Team could come via expansion or relocation

Associated Press

SAN ANTONIO -- The owner of the San Antonio Spurs says his team has been told it will get a WNBA franchise next year, a newspaper reported Tuesday.

Spurs chairman Peter Holt said NBA officials "have committed to us that we will be in the WNBA in 2003," the San Antonio Express-News reported.

"We've been pushing them for a quick formal decision, so that when the women's Final Four (basketball tournament) is here at the end of March, we can start kicking off our WNBA marketing. That's our goal," Holt said.

WNBA spokeswoman Maureen Coyle wouldn't confirm Holt's account that a team is destined for San Antonio next year.

"We're committed to our 16 markets, but San Antonio is a top candidate for a WNBA franchise," she told The Associated Press on Tuesday.
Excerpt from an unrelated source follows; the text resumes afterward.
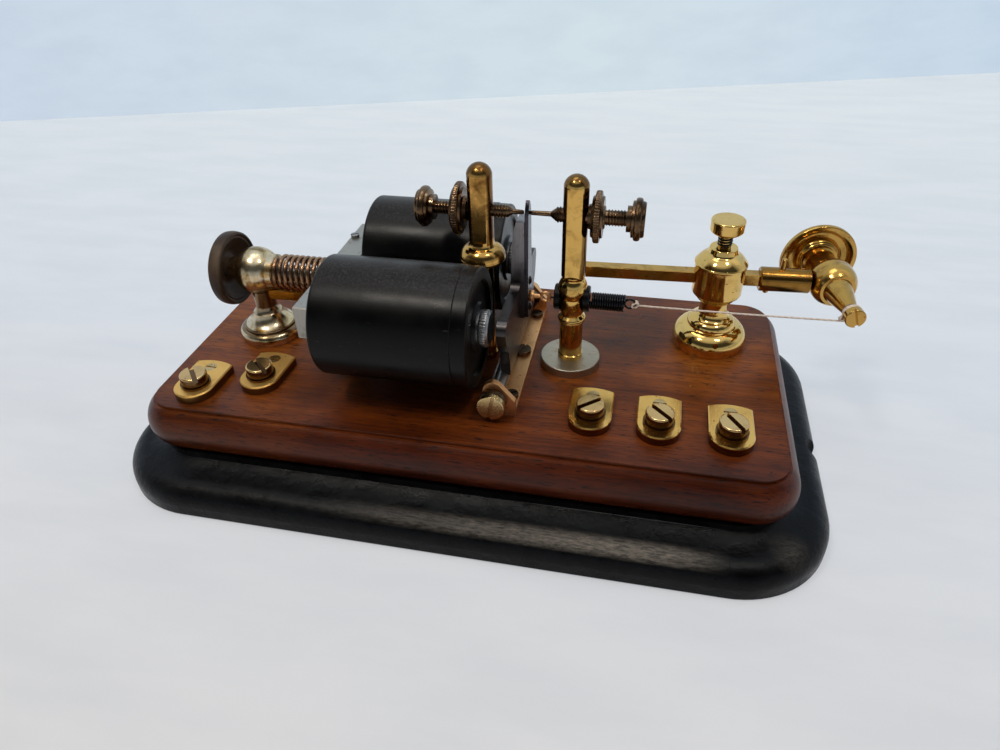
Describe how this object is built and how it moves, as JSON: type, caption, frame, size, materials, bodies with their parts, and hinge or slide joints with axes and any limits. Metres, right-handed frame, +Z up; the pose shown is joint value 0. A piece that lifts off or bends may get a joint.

That could come either through league expansion or relocation, she said.

Holt, who didn't return a message left Tuesday by the AP, told the newspaper that the Spurs were scheduled to meet with the WNBA in the next couple of weeks.

The WNBA is collectively owned by the 29 NBA franchises, with NBA teams being granted operating agreements to run WNBA teams. The 16-team women's league, founded in 1997, plays a summer schedule in NBA arenas.

If the WNBA doesn't expand, one possibility for San Antonio could be the Charlotte Sting, the team now managed by the NBA's Hornets.

The Charlotte Hornets are waiting league approval to move to New Orleans for next season. That has raised speculation that the Sting might be moved as well.

Coyle said the Sting will play the 2002 season in Charlotte. Given the Hornets' unsettled status, it's too early to talk about where the Sting might play in 2003, she said.